[begin Supplied information]

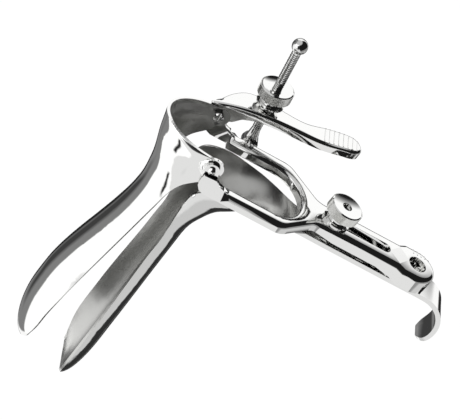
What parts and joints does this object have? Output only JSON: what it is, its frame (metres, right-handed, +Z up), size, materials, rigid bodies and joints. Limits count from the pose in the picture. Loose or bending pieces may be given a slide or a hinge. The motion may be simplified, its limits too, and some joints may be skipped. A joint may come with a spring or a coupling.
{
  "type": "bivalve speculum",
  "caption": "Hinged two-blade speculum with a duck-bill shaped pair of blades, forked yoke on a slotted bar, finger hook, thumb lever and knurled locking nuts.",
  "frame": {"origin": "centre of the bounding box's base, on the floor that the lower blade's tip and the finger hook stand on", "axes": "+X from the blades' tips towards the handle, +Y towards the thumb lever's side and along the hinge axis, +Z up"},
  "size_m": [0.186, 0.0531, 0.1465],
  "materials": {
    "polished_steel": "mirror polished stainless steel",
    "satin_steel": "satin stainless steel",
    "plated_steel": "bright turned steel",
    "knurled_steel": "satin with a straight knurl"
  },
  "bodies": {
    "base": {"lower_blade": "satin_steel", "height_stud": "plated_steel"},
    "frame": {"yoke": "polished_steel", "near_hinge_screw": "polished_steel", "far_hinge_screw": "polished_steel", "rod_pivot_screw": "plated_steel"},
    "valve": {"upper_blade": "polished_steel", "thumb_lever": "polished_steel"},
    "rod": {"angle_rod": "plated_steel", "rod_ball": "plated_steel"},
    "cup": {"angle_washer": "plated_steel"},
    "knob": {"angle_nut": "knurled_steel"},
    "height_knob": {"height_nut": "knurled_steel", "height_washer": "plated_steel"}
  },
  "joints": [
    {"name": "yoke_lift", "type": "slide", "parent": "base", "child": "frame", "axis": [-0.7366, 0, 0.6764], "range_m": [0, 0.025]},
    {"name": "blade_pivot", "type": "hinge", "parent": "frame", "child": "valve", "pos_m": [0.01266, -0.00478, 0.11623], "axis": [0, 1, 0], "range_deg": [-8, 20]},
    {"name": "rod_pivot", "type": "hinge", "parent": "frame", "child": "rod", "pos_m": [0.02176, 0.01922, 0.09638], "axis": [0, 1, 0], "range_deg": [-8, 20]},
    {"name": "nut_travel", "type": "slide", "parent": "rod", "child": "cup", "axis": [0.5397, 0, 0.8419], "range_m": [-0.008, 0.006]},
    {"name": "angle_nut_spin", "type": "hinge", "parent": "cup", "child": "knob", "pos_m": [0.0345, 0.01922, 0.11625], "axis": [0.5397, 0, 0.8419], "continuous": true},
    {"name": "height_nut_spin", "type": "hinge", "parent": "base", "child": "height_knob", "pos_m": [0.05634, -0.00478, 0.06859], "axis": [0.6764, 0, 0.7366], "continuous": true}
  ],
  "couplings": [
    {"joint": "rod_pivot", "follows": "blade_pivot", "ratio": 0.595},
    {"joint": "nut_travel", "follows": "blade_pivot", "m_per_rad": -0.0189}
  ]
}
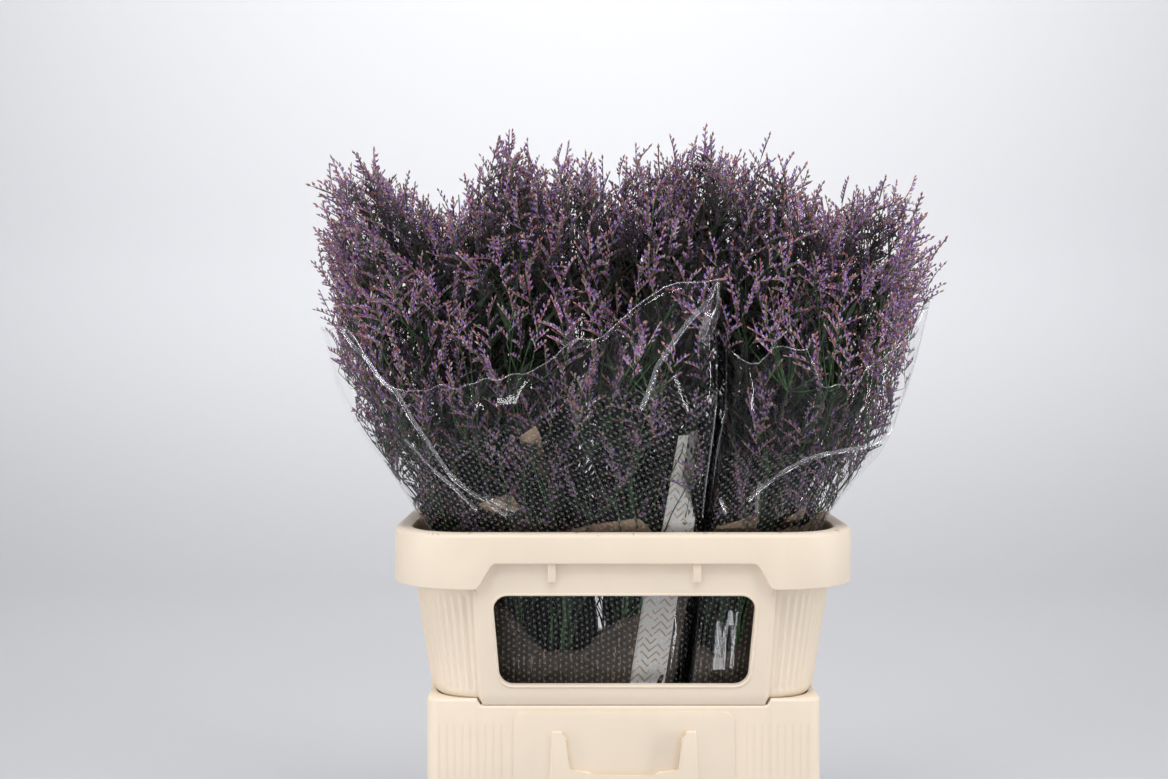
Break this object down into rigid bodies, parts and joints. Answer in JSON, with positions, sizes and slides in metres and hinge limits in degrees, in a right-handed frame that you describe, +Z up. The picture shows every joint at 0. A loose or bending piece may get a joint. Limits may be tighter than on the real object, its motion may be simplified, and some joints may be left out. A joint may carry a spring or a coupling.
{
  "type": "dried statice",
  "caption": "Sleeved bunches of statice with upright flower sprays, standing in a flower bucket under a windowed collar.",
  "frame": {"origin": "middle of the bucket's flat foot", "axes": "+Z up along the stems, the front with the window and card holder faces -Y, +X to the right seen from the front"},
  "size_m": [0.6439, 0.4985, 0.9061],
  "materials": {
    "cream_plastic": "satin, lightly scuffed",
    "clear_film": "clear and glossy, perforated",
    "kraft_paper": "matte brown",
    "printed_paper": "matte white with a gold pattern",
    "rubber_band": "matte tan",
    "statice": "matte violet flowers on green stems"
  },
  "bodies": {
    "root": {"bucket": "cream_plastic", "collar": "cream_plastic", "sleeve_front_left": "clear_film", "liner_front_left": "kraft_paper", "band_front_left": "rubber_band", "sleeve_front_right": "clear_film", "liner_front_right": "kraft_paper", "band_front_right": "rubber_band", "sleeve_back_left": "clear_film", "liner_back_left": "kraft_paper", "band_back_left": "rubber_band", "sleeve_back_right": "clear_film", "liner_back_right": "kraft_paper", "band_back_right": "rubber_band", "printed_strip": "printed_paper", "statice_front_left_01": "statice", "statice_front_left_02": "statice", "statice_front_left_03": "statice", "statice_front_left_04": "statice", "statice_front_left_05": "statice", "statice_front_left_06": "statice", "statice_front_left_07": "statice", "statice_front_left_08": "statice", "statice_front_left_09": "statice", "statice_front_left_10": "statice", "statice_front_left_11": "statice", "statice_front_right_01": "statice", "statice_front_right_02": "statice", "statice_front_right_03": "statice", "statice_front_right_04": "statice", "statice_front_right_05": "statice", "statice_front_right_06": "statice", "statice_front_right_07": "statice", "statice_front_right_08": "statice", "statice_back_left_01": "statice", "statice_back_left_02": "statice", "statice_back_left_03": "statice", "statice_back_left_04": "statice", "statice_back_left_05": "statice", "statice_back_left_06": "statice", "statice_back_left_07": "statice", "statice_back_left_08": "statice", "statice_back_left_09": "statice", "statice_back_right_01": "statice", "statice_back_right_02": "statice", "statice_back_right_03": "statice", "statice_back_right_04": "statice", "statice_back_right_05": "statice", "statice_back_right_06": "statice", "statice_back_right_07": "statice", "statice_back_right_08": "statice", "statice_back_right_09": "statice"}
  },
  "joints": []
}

[end Supplied information]

▶ [Challenge]:
Please repeat all the records above exactly as they appear.

▶ [Complete output]:
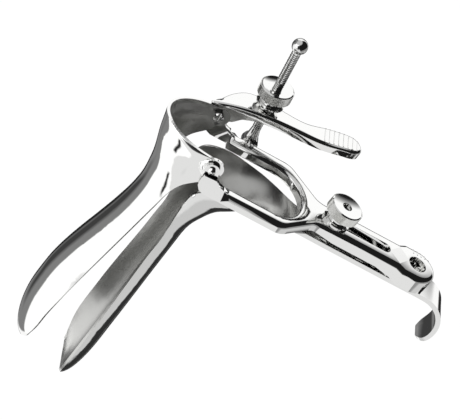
What parts and joints does this object have? Output only JSON: what it is, its frame (metres, right-handed, +Z up), size, materials, rigid bodies and joints. Limits count from the pose in the picture. Loose or bending pieces may be given a slide or a hinge. The motion may be simplified, its limits too, and some joints may be skipped. A joint may come with a spring or a coupling.
{
  "type": "bivalve speculum",
  "caption": "Hinged two-blade speculum with a duck-bill shaped pair of blades, forked yoke on a slotted bar, finger hook, thumb lever and knurled locking nuts.",
  "frame": {"origin": "centre of the bounding box's base, on the floor that the lower blade's tip and the finger hook stand on", "axes": "+X from the blades' tips towards the handle, +Y towards the thumb lever's side and along the hinge axis, +Z up"},
  "size_m": [0.186, 0.0531, 0.1465],
  "materials": {
    "polished_steel": "mirror polished stainless steel",
    "satin_steel": "satin stainless steel",
    "plated_steel": "bright turned steel",
    "knurled_steel": "satin with a straight knurl"
  },
  "bodies": {
    "base": {"lower_blade": "satin_steel", "height_stud": "plated_steel"},
    "frame": {"yoke": "polished_steel", "near_hinge_screw": "polished_steel", "far_hinge_screw": "polished_steel", "rod_pivot_screw": "plated_steel"},
    "valve": {"upper_blade": "polished_steel", "thumb_lever": "polished_steel"},
    "rod": {"angle_rod": "plated_steel", "rod_ball": "plated_steel"},
    "cup": {"angle_washer": "plated_steel"},
    "knob": {"angle_nut": "knurled_steel"},
    "height_knob": {"height_nut": "knurled_steel", "height_washer": "plated_steel"}
  },
  "joints": [
    {"name": "yoke_lift", "type": "slide", "parent": "base", "child": "frame", "axis": [-0.7366, 0, 0.6764], "range_m": [0, 0.025]},
    {"name": "blade_pivot", "type": "hinge", "parent": "frame", "child": "valve", "pos_m": [0.01266, -0.00478, 0.11623], "axis": [0, 1, 0], "range_deg": [-8, 20]},
    {"name": "rod_pivot", "type": "hinge", "parent": "frame", "child": "rod", "pos_m": [0.02176, 0.01922, 0.09638], "axis": [0, 1, 0], "range_deg": [-8, 20]},
    {"name": "nut_travel", "type": "slide", "parent": "rod", "child": "cup", "axis": [0.5397, 0, 0.8419], "range_m": [-0.008, 0.006]},
    {"name": "angle_nut_spin", "type": "hinge", "parent": "cup", "child": "knob", "pos_m": [0.0345, 0.01922, 0.11625], "axis": [0.5397, 0, 0.8419], "continuous": true},
    {"name": "height_nut_spin", "type": "hinge", "parent": "base", "child": "height_knob", "pos_m": [0.05634, -0.00478, 0.06859], "axis": [0.6764, 0, 0.7366], "continuous": true}
  ],
  "couplings": [
    {"joint": "rod_pivot", "follows": "blade_pivot", "ratio": 0.595},
    {"joint": "nut_travel", "follows": "blade_pivot", "m_per_rad": -0.0189}
  ]
}
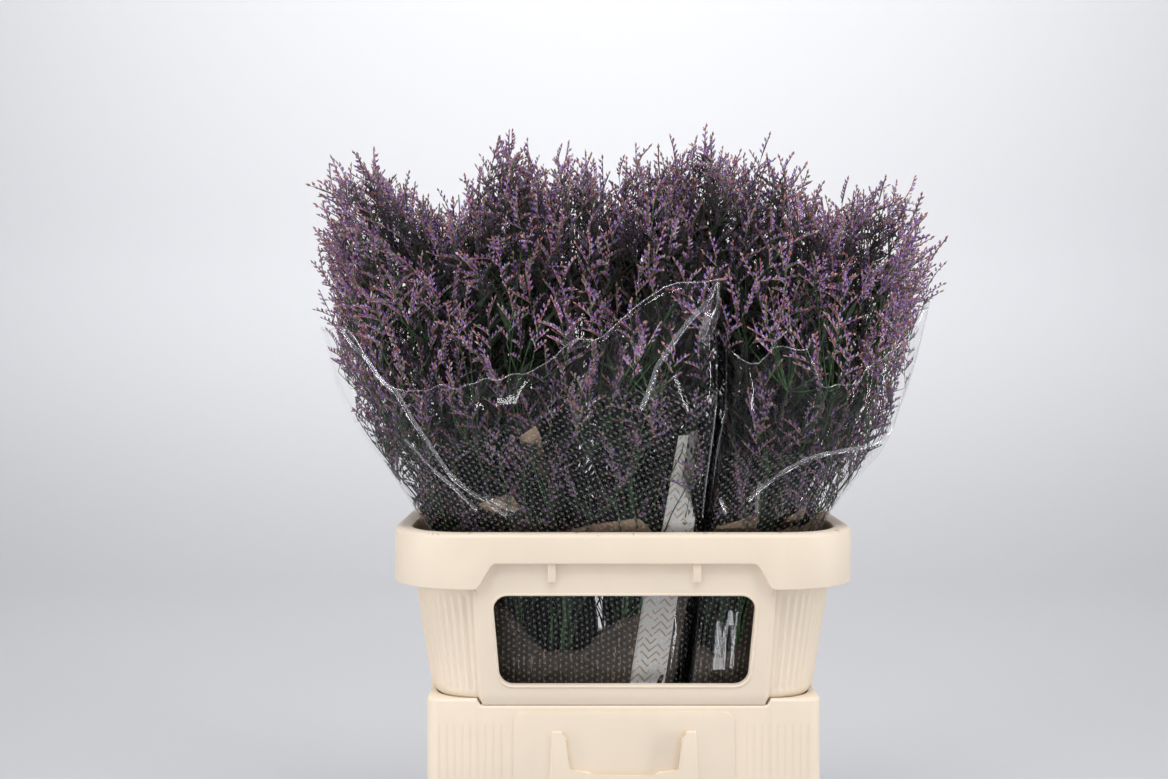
Break this object down into rigid bodies, parts and joints. Answer in JSON, with positions, sizes and slides in metres and hinge limits in degrees, in a right-handed frame that you describe, +Z up. The picture shows every joint at 0. A loose or bending piece may get a joint. Limits may be tighter than on the real object, its motion may be simplified, and some joints may be left out. A joint may carry a spring or a coupling.
{
  "type": "dried statice",
  "caption": "Sleeved bunches of statice with upright flower sprays, standing in a flower bucket under a windowed collar.",
  "frame": {"origin": "middle of the bucket's flat foot", "axes": "+Z up along the stems, the front with the window and card holder faces -Y, +X to the right seen from the front"},
  "size_m": [0.6439, 0.4985, 0.9061],
  "materials": {
    "cream_plastic": "satin, lightly scuffed",
    "clear_film": "clear and glossy, perforated",
    "kraft_paper": "matte brown",
    "printed_paper": "matte white with a gold pattern",
    "rubber_band": "matte tan",
    "statice": "matte violet flowers on green stems"
  },
  "bodies": {
    "root": {"bucket": "cream_plastic", "collar": "cream_plastic", "sleeve_front_left": "clear_film", "liner_front_left": "kraft_paper", "band_front_left": "rubber_band", "sleeve_front_right": "clear_film", "liner_front_right": "kraft_paper", "band_front_right": "rubber_band", "sleeve_back_left": "clear_film", "liner_back_left": "kraft_paper", "band_back_left": "rubber_band", "sleeve_back_right": "clear_film", "liner_back_right": "kraft_paper", "band_back_right": "rubber_band", "printed_strip": "printed_paper", "statice_front_left_01": "statice", "statice_front_left_02": "statice", "statice_front_left_03": "statice", "statice_front_left_04": "statice", "statice_front_left_05": "statice", "statice_front_left_06": "statice", "statice_front_left_07": "statice", "statice_front_left_08": "statice", "statice_front_left_09": "statice", "statice_front_left_10": "statice", "statice_front_left_11": "statice", "statice_front_right_01": "statice", "statice_front_right_02": "statice", "statice_front_right_03": "statice", "statice_front_right_04": "statice", "statice_front_right_05": "statice", "statice_front_right_06": "statice", "statice_front_right_07": "statice", "statice_front_right_08": "statice", "statice_back_left_01": "statice", "statice_back_left_02": "statice", "statice_back_left_03": "statice", "statice_back_left_04": "statice", "statice_back_left_05": "statice", "statice_back_left_06": "statice", "statice_back_left_07": "statice", "statice_back_left_08": "statice", "statice_back_left_09": "statice", "statice_back_right_01": "statice", "statice_back_right_02": "statice", "statice_back_right_03": "statice", "statice_back_right_04": "statice", "statice_back_right_05": "statice", "statice_back_right_06": "statice", "statice_back_right_07": "statice", "statice_back_right_08": "statice", "statice_back_right_09": "statice"}
  },
  "joints": []
}